Entries with model source code:

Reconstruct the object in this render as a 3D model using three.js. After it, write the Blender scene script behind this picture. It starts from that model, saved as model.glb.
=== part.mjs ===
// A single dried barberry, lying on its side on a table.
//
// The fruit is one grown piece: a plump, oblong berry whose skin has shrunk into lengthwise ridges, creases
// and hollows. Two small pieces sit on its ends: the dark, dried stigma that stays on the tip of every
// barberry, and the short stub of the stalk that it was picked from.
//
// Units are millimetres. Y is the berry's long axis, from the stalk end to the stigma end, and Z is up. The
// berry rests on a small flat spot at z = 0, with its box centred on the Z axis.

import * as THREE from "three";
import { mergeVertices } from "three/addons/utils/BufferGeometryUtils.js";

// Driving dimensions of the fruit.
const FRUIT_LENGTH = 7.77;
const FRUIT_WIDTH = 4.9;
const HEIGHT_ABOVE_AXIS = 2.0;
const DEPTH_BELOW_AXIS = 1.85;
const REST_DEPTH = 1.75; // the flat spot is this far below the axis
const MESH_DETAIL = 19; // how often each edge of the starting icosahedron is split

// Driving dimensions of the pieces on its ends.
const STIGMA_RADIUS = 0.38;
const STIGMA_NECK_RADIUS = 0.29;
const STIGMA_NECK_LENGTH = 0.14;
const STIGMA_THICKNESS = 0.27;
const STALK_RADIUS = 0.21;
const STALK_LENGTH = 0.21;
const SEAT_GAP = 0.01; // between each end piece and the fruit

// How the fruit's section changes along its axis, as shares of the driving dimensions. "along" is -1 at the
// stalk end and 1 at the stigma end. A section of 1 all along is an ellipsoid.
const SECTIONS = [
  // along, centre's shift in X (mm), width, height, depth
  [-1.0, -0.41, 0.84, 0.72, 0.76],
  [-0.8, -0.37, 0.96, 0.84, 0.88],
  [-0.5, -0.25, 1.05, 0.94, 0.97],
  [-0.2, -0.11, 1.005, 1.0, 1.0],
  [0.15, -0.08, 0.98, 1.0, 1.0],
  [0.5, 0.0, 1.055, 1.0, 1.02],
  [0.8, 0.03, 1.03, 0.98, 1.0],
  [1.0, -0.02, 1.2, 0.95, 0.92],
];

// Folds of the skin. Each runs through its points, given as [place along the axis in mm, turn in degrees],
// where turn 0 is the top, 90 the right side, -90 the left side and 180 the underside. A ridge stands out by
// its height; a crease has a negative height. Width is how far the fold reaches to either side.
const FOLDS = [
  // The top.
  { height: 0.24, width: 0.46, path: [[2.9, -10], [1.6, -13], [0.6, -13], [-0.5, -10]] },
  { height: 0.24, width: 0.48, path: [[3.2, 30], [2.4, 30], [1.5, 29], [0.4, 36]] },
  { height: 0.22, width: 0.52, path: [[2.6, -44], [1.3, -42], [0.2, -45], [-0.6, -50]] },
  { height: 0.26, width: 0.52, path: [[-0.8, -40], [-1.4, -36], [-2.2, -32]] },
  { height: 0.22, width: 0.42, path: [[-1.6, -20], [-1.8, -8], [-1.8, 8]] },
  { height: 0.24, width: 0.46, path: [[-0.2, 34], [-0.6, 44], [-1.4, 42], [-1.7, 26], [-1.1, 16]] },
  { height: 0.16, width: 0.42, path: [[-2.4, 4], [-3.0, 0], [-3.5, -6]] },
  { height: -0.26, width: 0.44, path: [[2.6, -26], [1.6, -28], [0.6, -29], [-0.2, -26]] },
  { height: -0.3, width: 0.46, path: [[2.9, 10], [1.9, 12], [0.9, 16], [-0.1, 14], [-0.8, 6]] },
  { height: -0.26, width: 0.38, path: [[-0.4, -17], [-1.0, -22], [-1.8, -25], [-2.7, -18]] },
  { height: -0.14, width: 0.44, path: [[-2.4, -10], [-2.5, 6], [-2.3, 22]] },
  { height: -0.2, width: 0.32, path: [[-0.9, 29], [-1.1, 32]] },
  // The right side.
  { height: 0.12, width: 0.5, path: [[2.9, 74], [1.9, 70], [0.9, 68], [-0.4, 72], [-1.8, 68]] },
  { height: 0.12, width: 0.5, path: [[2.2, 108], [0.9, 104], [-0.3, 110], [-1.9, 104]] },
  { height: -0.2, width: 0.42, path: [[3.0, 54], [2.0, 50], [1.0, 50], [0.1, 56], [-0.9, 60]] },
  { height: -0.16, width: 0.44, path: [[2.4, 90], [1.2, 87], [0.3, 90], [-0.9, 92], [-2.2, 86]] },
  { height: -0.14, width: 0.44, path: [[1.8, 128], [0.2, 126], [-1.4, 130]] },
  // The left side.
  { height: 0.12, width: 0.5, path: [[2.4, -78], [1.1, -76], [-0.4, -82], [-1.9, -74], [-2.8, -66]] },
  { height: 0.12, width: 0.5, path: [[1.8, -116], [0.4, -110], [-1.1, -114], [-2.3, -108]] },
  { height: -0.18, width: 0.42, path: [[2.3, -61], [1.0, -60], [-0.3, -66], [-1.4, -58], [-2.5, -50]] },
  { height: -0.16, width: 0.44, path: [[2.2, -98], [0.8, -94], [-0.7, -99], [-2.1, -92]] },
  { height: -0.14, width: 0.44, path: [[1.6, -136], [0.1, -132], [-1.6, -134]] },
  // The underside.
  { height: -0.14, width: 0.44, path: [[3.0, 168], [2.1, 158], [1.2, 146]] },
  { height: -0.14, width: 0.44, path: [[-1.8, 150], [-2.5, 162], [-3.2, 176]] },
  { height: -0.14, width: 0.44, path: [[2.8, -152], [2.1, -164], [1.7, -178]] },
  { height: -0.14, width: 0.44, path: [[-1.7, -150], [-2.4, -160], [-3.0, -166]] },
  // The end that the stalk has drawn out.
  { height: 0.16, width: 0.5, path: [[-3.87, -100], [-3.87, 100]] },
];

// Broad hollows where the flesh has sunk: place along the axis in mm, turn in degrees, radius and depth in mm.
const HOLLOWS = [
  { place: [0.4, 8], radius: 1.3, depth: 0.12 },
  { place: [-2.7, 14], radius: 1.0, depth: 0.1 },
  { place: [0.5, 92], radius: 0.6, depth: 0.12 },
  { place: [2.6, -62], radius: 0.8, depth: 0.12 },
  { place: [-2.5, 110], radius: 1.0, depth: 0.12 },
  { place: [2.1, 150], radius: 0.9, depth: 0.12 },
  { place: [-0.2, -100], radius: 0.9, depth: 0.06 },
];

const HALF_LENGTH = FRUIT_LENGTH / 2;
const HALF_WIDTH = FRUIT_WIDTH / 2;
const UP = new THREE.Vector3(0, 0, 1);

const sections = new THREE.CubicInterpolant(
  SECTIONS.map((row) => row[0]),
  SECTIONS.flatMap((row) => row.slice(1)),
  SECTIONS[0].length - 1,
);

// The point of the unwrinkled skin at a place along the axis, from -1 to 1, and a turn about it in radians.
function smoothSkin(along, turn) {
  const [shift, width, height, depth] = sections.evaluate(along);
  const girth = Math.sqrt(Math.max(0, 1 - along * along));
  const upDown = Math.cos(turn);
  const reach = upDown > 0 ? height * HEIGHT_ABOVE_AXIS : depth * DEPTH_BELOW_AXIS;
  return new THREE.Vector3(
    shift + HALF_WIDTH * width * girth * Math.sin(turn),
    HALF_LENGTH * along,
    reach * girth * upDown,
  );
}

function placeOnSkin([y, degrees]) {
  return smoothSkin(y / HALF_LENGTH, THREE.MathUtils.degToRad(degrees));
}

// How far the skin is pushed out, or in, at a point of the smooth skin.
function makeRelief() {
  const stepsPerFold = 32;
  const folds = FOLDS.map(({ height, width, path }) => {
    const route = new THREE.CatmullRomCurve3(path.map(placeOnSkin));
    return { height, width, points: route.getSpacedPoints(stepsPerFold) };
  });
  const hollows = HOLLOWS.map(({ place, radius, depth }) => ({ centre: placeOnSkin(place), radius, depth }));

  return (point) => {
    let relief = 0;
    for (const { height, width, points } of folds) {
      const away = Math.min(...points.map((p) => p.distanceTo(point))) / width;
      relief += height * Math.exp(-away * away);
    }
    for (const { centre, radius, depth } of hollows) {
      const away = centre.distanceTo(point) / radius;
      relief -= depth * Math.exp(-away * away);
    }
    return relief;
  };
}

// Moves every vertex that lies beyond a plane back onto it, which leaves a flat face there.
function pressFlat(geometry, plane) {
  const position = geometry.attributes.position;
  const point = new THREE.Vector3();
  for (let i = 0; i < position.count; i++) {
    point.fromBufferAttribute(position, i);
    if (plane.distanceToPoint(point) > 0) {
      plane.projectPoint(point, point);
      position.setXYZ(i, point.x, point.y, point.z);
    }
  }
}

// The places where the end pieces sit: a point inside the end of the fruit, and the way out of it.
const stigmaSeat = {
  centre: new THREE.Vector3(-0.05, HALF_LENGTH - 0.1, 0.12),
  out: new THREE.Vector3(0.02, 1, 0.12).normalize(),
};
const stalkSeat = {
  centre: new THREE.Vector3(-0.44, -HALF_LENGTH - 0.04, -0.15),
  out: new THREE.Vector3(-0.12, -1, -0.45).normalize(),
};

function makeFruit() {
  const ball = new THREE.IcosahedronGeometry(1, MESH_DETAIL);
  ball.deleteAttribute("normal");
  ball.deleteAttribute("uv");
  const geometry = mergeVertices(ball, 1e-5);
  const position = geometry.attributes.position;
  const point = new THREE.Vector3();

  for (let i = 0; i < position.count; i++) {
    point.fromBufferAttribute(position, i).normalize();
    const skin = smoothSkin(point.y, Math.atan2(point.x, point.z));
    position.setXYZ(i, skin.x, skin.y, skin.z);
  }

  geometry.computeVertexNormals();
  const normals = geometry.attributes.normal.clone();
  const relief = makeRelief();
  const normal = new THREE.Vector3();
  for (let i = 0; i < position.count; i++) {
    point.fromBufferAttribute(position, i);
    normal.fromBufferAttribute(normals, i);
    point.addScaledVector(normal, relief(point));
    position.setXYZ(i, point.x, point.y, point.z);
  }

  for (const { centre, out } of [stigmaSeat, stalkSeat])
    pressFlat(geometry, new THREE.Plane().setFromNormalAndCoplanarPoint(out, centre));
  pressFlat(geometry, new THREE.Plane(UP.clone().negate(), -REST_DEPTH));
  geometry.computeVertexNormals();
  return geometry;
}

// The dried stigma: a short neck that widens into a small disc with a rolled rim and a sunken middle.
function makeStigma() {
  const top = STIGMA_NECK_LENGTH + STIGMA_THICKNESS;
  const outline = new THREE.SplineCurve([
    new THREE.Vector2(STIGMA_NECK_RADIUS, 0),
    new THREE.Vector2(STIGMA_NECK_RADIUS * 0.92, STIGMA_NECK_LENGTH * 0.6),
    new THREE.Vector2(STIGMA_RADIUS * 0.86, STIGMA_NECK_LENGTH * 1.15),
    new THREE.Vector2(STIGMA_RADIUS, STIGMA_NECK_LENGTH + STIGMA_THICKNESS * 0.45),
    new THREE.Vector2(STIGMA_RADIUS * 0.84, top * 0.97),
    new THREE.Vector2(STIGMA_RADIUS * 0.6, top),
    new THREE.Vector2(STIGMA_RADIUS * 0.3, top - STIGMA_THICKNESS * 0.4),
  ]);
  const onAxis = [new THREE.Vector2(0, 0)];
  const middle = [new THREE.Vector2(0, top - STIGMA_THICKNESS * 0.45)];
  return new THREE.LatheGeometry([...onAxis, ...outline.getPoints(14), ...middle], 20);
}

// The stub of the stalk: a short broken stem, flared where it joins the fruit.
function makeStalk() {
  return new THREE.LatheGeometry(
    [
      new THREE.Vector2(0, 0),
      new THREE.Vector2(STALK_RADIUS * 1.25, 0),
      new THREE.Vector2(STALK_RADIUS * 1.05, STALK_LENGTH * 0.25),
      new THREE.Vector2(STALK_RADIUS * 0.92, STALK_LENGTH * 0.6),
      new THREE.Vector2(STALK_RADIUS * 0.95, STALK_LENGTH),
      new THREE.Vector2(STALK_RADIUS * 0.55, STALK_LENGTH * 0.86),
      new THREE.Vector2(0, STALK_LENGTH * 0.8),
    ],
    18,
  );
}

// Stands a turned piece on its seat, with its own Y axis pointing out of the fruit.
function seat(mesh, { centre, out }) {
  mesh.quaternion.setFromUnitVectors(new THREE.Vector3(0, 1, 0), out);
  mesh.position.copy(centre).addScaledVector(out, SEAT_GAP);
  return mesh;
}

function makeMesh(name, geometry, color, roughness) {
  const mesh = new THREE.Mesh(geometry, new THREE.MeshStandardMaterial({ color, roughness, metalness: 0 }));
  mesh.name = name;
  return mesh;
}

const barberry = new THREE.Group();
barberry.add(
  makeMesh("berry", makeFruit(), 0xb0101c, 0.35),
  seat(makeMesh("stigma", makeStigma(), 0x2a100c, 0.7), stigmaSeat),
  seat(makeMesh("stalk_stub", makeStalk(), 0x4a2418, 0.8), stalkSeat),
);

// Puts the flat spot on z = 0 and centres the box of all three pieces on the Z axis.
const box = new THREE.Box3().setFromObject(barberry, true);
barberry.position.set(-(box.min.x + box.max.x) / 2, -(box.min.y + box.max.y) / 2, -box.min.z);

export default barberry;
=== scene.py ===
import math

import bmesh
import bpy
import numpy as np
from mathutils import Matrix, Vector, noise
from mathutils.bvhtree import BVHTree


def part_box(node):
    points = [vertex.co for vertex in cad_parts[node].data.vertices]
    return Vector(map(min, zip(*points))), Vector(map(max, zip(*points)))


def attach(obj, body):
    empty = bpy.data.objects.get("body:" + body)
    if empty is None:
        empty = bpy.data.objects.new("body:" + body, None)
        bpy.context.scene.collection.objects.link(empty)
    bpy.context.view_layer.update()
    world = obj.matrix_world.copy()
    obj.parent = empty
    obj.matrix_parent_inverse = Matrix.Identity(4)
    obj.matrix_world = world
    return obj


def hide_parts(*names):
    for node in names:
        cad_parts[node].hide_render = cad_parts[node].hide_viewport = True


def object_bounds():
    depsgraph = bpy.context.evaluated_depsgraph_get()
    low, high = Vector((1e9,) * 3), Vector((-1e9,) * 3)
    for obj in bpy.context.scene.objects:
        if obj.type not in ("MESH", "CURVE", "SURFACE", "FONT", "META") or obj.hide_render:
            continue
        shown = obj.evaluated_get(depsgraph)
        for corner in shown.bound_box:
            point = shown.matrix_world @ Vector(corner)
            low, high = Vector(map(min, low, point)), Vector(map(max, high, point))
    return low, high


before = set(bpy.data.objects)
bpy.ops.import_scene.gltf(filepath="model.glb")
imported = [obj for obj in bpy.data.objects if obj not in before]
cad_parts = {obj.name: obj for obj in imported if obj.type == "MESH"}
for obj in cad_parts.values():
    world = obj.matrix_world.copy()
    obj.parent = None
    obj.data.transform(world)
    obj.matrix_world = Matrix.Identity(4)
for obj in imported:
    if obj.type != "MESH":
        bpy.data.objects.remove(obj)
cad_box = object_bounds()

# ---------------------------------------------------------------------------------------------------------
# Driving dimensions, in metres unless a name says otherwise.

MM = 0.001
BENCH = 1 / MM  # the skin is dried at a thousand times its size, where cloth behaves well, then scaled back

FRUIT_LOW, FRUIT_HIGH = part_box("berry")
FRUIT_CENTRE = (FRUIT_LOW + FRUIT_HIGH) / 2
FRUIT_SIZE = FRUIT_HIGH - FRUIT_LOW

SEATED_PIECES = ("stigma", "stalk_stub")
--
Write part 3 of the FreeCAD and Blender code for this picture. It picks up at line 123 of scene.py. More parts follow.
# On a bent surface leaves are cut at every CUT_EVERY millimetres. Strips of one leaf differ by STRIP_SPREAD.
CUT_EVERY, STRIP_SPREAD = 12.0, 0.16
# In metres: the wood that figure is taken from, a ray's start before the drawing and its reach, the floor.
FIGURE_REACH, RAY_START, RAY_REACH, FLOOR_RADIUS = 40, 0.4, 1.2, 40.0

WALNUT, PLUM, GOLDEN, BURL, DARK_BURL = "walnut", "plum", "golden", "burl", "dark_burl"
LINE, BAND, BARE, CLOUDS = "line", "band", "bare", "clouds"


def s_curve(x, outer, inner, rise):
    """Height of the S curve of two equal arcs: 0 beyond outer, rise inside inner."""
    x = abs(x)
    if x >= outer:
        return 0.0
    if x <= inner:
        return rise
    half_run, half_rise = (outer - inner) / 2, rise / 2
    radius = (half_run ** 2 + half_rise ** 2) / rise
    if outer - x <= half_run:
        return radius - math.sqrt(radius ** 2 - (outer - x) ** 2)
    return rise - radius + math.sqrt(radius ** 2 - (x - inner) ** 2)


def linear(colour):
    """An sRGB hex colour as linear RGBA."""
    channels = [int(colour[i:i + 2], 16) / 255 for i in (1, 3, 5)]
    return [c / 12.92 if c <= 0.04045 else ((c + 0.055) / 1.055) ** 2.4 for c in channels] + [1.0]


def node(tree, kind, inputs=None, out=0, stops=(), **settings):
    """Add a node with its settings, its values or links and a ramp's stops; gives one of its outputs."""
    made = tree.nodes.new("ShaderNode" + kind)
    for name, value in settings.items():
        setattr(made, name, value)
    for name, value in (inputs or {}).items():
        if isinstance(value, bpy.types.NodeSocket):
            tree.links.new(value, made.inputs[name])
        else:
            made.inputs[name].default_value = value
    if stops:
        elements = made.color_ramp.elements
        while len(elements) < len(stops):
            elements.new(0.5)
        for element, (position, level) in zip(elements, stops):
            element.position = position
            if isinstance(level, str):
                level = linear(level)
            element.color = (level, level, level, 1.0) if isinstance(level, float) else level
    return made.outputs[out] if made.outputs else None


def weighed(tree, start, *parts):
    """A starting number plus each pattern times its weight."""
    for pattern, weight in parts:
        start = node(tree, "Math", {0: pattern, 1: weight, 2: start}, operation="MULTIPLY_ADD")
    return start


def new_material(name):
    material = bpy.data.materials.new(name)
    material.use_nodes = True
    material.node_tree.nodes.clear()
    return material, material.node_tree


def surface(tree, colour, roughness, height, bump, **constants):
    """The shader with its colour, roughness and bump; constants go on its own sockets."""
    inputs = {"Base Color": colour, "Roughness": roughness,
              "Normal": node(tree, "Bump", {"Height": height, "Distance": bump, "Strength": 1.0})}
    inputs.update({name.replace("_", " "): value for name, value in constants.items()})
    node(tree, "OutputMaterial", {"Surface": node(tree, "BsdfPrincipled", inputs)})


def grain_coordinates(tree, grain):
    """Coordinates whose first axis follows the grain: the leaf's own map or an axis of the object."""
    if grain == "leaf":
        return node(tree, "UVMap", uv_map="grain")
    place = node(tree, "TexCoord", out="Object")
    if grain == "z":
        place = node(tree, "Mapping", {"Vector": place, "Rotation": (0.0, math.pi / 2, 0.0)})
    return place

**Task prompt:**
Report every line in the data above in which the word "that" appears.

**The output:**
Reconstruct the object in this render as a 3D model using three.js. After it, write the Blender scene script behind this picture. It starts from that model, saved as model.glb.
// and hollows. Two small pieces sit on its ends: the dark, dried stigma that stays on the tip of every
// barberry, and the short stub of the stalk that it was picked from.
  // The end that the stalk has drawn out.
// Moves every vertex that lies beyond a plane back onto it, which leaves a flat face there.
// The dried stigma: a short neck that widens into a small disc with a rolled rim and a sunken middle.
# In metres: the wood that figure is taken from, a ray's start before the drawing and its reach, the floor.